Note, to those unfamiliar with the reference, we are talking about the New Testament passage in Matthew 19:23-25, in which a young man approaches Our Lord to ask Him how he can be saved.
[21]Jesus saith to him: If thou wilt be perfect, go sell what thou hast, and give to the poor, and thou shalt have treasure in heaven: and come follow me. [22] And when the young man had heard this word, he went away sad: for he had great possessions. [23] Then Jesus said to his disciples: Amen, I say to you, that a rich man shall hardly enter into the kingdom of heaven. [24] And again I say to you: It is easier for a camel to pass through the eye of a needle, than for a rich man to enter into the kingdom of heaven. [25] And when they had heard this, the disciples wondered very much, saying: Who then can be saved? [26] [Douay Rheims]
Zeno writes:
Thank you for your always interesting thoughts, which I have been following for years (since I started reading the great Lawrence Auster’s blog, which I miss very much).
This is regarding the recent discussion about the New Testament quote and whether Jesus meant “camel” or “rope”. I am far from being any kind of Biblical scholar, and I know no Aramaic, Greek or even Latin. However, it seems that there is a long debate about this question, some favoring “camel” and some “rope”.
Apparently Aramaic, like Hebrew, does not have vowels, so the same word “g-m-l” depending on the way it was pronounced could mean either “camel” or “large rope”. On the other hand, the Aramaic is not really relevant to this issue, as the new Testament was written in Koine Greek.
Unfortunately, in Koine Greek it appears that the two words are ALSO homophones: (kamelos (κάμηλος) and kamilos (κάμιλος)! Not identical, but similar. So the confusion remains.
But one point in favor of “camel” is that the word is used two other times in the New Testament meaning camel (no ambiguities), and not once meaning “rope”.
I tend to favor “camel”, as Jesus was clearly making a hyperbole, and “camel” works better because it is less believable (also He uses a similar metaphor later: “Ye blind guides, which strain at a gnat, and swallow a camel”). Of course in neither case the expression is to be taken literally. So, for me, “camel” it is.
Here is however an article about the issue with a different view.
Merry Christmas and Happy New Year!
Laura writes:
Thank you for writing and adding to the discussion.
Paul VI, Franco Zeffirelli and Monty Python… there’s a lot in that article! I haven’t read it all yet.
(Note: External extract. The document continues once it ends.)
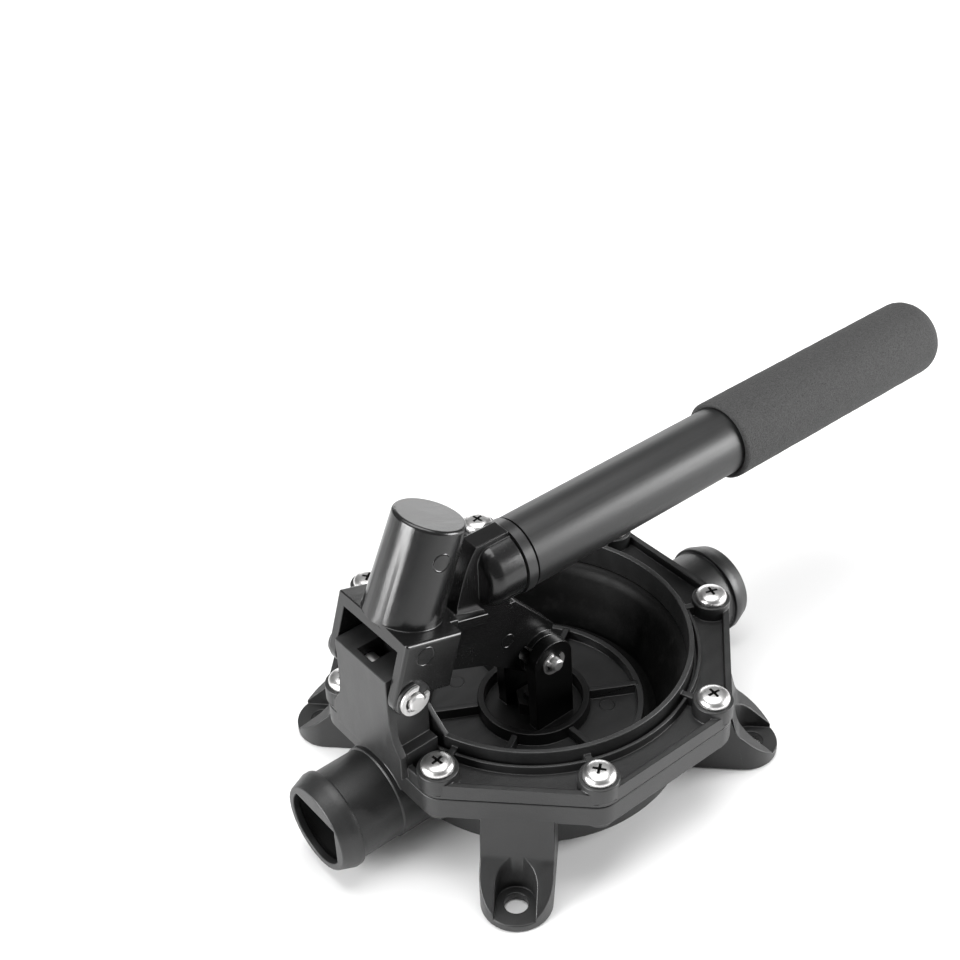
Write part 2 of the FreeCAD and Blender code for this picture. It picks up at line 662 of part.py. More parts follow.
elbow = rounded("elbow", elbow_blank, 5.2, lambda edge: edge.BoundBox.XMax < size("elbow_x") + 0.1
                and edge.BoundBox.YLength > 5)
stub = rod("stub", "stub_radius", "stub_end - stub_start", ("stub_start", 0, "handle_z"), AXIS_X)
boss = rod("lever_boss", "ear_radius - 0.1", "2 * ear_inner - 0.6", (0, "-ear_inner + 0.3", "clevis_z"), AXIS_Y)
lever_mass = fuse("lever_mass", [saddle, spine, blade, elbow, stub, boss])

swing_room = rod("swing_room", "saddle_under - 4.4", "2 * saddle_inner",
                 ("pivot_x", "-saddle_inner", "pivot_z"), AXIS_Y)
lever_pin_bore = rod("lever_pin_bore", "pivot_pin + 0.02", "60", ("pivot_x", -30, "pivot_z"), AXIS_Y)
slot_end = rod("slot_end", "clevis_pin + 0.85", "40", (0, -20, "clevis_z"), AXIS_Y)
slot_far = rod("slot_far", "clevis_pin + 0.85", "40", (-6.6, -20, "clevis_z + 3.1"), AXIS_Y)
slot_run = block("slot_run", (0, 0, "-clevis_pin - 0.85"), 7.29, 40, "2 * clevis_pin + 1.7")
slot_bar = group("slot_bar", [slot_run])
slot_bar.Placement = Placement(Vector(0, 20, size("clevis_z")), Rotation(Vector(0, 0, 1), 180)
                               * Rotation(Vector(0, 1, 0), -math.degrees(math.atan2(3.1, 6.6))))
keep(cut("lever_solid", lever_mass, [swing_room, lever_pin_bore, slot_end, slot_far, slot_bar]), "lever")


# ---- pins and their clips ---------------------------------------------------------------------

def clip(name, inner, outer, at, turn):
    """An open retaining clip of 1 mm steel, lying across Y."""
    ring = tube(name + "_ring", outer, inner, "1", at, turn)
    x, y, z = at
    gap = block(name + "_gap", (f"{x} - 0.8", f"{y} - 1", z), 1.6, 4, "8")
    return cut(name, ring, [gap])


def pin(name, radius, half, x, z):
    """A pin along Y with a small bevel at each end."""
    body = rod(name + "_body", radius, f"2 * ({half}) - 1.2", (x, f"-({half}) + 0.6", z), AXIS_Y)
    near = cone(name + "_near", f"{radius} - 0.6", radius, "0.6", (x, f"-({half})", z), AXIS_Y)
    far = cone(name + "_far", radius, f"{radius} - 0.6", "0.6", (x, f"({half}) - 0.6", z), AXIS_Y)
    return fuse(name, [body, near, far])


keep(pin("pivot_pin_solid", "pivot_pin", "saddle_outer + 3.4", "pivot_x", "pivot_z"), "pivot_pin")
keep(pin("clevis_pin_solid", "clevis_pin", "ear_outer + 3.2", "0", "clevis_z"), "clevis_pin")
keep(group("pivot_washer_set", [
    tube("pivot_washer_near", "6.8", "pivot_pin + 0.05", "0.8",
         ("pivot_x", "-saddle_outer - 0.8", "pivot_z"), AXIS_Y),
    tube("pivot_washer_far", "6.8", "pivot_pin + 0.05", "0.8",
         ("pivot_x", "saddle_outer", "pivot_z"), AXIS_Y),
]), "pivot_washers")
keep(group("pivot_clip_set", [
    clip("pivot_clip_near", "pivot_pin", "6", ("pivot_x", "-saddle_outer - 1.9", "pivot_z"), AXIS_Y),
    clip("pivot_clip_far", "pivot_pin", "6", ("pivot_x", "saddle_outer + 0.9", "pivot_z"), AXIS_Y),
]), "pivot_clips")
keep(group("clevis_clip_set", [
    clip("clevis_clip_near", "clevis_pin", "5.2", ("0", "-ear_outer - 1.1", "clevis_z"), AXIS_Y),
    clip("clevis_clip_far", "clevis_pin", "5.2", ("0", "ear_outer + 0.1", "clevis_z"), AXIS_Y),
]), "clevis_clips")


# ---- handle -----------------------------------------------------------------------------------

keep(tube("tube_wall", "tube_radius", "tube_bore", "tube_end - tube_start",
          ("tube_start", 0, "handle_z"), AXIS_X), "handle_tube")
keep(tube("collar_ring", "tube_radius + 0.3", "stub_radius + 0.15", "collar_end - stub_start - 0.6",
          ("stub_start + 0.6", 0, "handle_z"), AXIS_X), "handle_collar")
plug_body = rod("plug_body", "tube_bore - 0.02", "9", ("tube_end - 9", 0, "handle_z"), AXIS_X)
plug_cap = rod("plug_cap", "tube_radius - 0.4", "1.4", ("tube_end", 0, "handle_z"), AXIS_X)
keep(fuse("plug_solid", [plug_body, plug_cap]), "handle_plug")
grip_blank = rod("grip_blank", "grip_radius", "grip_end - grip_start", ("grip_start", 0, "handle_z"), AXIS_X)
grip_round = rounded("grip_round", grip_blank, 8.5, lambda edge: edge.BoundBox.XMin > size("grip_end") - 1
                     and edge.BoundBox.YLength > 5)
grip_bore = rod("grip_bore", "tube_radius + 0.02", "tube_end + 1.42 - grip_start + 5",
                ("grip_start - 5", 0, "handle_z"), AXIS_X)
keep(cut("grip_solid", grip_round, [grip_bore]), "foam_grip")


# ---- checks and files ---------------------------------------------------------------------------

doc.recompute()
for thing in doc.Objects:
    if any(word in thing.State for word in ("Invalid", "Error")):
        raise RuntimeError(f"{thing.Name} failed: {thing.State}")
for thing in sub_parts:
    if thing.Shape.isNull() or not thing.Shape.isValid() or not thing.Shape.Solids:
        raise RuntimeError(f"{thing.Label} has no valid solid")
for thing in sub_parts:
    thing.Shape.exportStep(f"parts/{thing.Label}.step")
    box = thing.Shape.BoundBox
    print(f"{thing.Label:20s} solids {len(thing.Shape.Solids)} volume {thing.Shape.Volume:10.1f} "
          f"x {box.XMin:7.1f} {box.XMax:6.1f} y {box.YMin:6.1f} {box.YMax:6.1f} "
          f"z {box.ZMin:6.1f} {box.ZMax:6.1f}")
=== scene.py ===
import math
import random

import bmesh
import bpy
from mathutils import Matrix, Vector, noise


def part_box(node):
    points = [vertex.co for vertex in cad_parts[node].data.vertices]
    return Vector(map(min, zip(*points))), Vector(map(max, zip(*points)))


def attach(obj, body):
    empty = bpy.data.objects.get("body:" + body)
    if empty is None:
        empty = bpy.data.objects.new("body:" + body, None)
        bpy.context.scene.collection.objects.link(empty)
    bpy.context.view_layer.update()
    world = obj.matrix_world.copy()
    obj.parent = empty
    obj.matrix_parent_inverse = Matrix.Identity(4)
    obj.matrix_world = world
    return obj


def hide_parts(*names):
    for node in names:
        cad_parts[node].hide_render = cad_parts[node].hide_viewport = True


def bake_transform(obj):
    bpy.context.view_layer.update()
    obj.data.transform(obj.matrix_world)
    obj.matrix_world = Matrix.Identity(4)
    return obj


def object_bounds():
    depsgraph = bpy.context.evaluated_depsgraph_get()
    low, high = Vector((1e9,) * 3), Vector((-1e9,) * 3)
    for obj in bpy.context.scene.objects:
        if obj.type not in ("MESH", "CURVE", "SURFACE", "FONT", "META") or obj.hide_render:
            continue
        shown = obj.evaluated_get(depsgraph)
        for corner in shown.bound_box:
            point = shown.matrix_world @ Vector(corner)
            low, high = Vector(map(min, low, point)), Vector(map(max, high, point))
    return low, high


# A manual bilge pump: black mouldings, rubber diaphragm, stainless fixings, handle with a foam grip.
# Metres, +Z up. The ports, the lever and the handle lie along X.

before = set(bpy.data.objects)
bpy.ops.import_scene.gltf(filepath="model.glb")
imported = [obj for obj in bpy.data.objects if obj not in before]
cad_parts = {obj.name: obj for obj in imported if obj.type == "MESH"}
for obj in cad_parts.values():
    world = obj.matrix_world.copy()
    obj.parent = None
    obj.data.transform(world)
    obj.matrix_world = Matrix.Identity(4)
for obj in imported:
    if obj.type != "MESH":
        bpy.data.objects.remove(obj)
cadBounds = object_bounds()
mm = 0.001


# Finishes

class Wire:
    # one socket of a finish, so that sums on it can be written as plain arithmetic
    def __init__(self, finish, socket):
        self.finish = finish
        self.socket = socket

    def sum(self, operation, first, second):
        return self.finish.node("Math", {"operation": operation}, {0: first, 1: second})

    def __add__(self, other):
        return self.sum("ADD", self, other)

    def __radd__(self, other):
        return self.sum("ADD", other, self)

    def __sub__(self, other):
        return self.sum("SUBTRACT", self, other)

    def __rsub__(self, other):
        return self.sum("SUBTRACT", other, self)

    def __mul__(self, other):
        return self.sum("MULTIPLY", self, other)

    def __rmul__(self, other):
        return self.sum("MULTIPLY", other, self)


class Finish:
    def __init__(self, name, **fixed):
        self.material = bpy.data.materials.new(name)
        self.material.use_nodes = True
        self.tree = self.material.node_tree
        self.shader = self.tree.nodes["Principled BSDF"]
        for label, value in fixed.items():
            self.shader.inputs[label.replace("_", " ")].default_value = value
        self.here = self.node("TexCoord", {}, {}, "Object")

    def node(self, kind, settings, sockets, output=0):
        made = self.tree.nodes.new("ShaderNode" + kind)
        for key, value in settings.items():
            if key == "stops":
                self.setStops(made.color_ramp, value)
            else:
                setattr(made, key, value)
        for key, value in sockets.items():
            if isinstance(value, Wire):
                self.tree.links.new(value.socket, made.inputs[key])
            else:
                made.inputs[key].default_value = value
        return Wire(self, made.outputs[output])

    def setStops(self, ramp, stops):
        while len(ramp.elements) < len(stops):
            ramp.elements.new(0.5)
        for element, (position, level) in zip(ramp.elements, stops):
            element.position = position
            element.color = (level, level, level, 1)

    def stretched(self, scale, turn=(0, 0, 0)):
        return self.node("Mapping", {}, {"Vector": self.here, "Scale": scale, "Rotation": turn})

    def noise(self, scale, detail=2.0, rough=0.5, at=None):
        return self.node("TexNoise", {}, {"Vector": at or self.here, "Scale": scale, "Detail": detail,
                                          "Roughness": rough}, "Fac")

    def ramp(self, fac, *stops):
        return self.node("ValToRGB", {"stops": stops}, {"Fac": fac}, "Color")

    def mix(self, amount, first, second):
        return self.node("Mix", {"data_type": "RGBA"}, {0: amount, 6: first, 7: second}, 2)

    def bump(self, height, distance, strength=1.0, under=None):
        sockets = {"Height": height, "Distance": distance, "Strength": strength}
        if under is not None:
            sockets["Normal"] = under
        return self.node("Bump", {}, sockets)

    def rings(self, marks, sharpness=3300):
        # thin circles left by the mould's ejector pins
        lines = 0.0
        for place, radius in marks:
            away = self.node("VectorMath", {"operation": "DISTANCE"}, {0: self.here, 1: place}, "Value")
            gap = self.node("Math", {"operation": "ABSOLUTE"}, {0: away - radius}) * sharpness
            lines = self.ramp(gap, (0.0, 1.0), (1.0, 0.0)) + lines
        return lines

    def feed(self, **wires):
        for label, wire in wires.items():
            self.tree.links.new(wire.socket, self.shader.inputs[label.replace("_", " ")])
        return self.material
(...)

There is a strong case for intentional poetic hyperbole here. Would so many have remembered the passage if it referred to rope?
Jon writes:
In regards to the rich man passing through the eye of a needle, I have heard from people that Jesus is referring to low gate in Jerusalem, where the camels have to stoop low to fit under. I don’t know if it’s true, but it would be a helpful picture if it is true.
Lydia Sherman writes:
There are some comments here.
In response to the translation of the word to be either camel or thick rope. It should be stated that rope was often made out of camel hair and could be the cause of confusion in this text. My resources do in fact acknowledge the existence of a needle gate. A gate not only in Jerusalem, but often constructed in city walls of that era. It was very small and easily defended to allow after-hours entrance into the city without leaving the city open to attack.
In one of the Russian othodox churches close to the church of the Holy Sepulchre in Jerusalem there is an ancient city gate revered as “the eye of the needle”.
The interpretation that seems to make sense is this. The “Eye of the Needle” was indeed a narrow gateway into Jerusalem. Since camels were heavily loaded with goods and riders, they would need to be un-loaded in order to pass through. Therefore, the analogy is that a rich man would have to similarly unload his material possessions in order to enter heaven.
Lydia adds:
One thing I note in that verse: it is harder for a rich man to enter heaven. It does not indicate that it is impossible. So that is why I was wondering if the verse was using the eye of the needle, meaning they low entrance to the inside of a city, as a figure of speech to show how a camel had to get on its knees to get through it. A rich man would find it hard to be humble enough to get on his knees.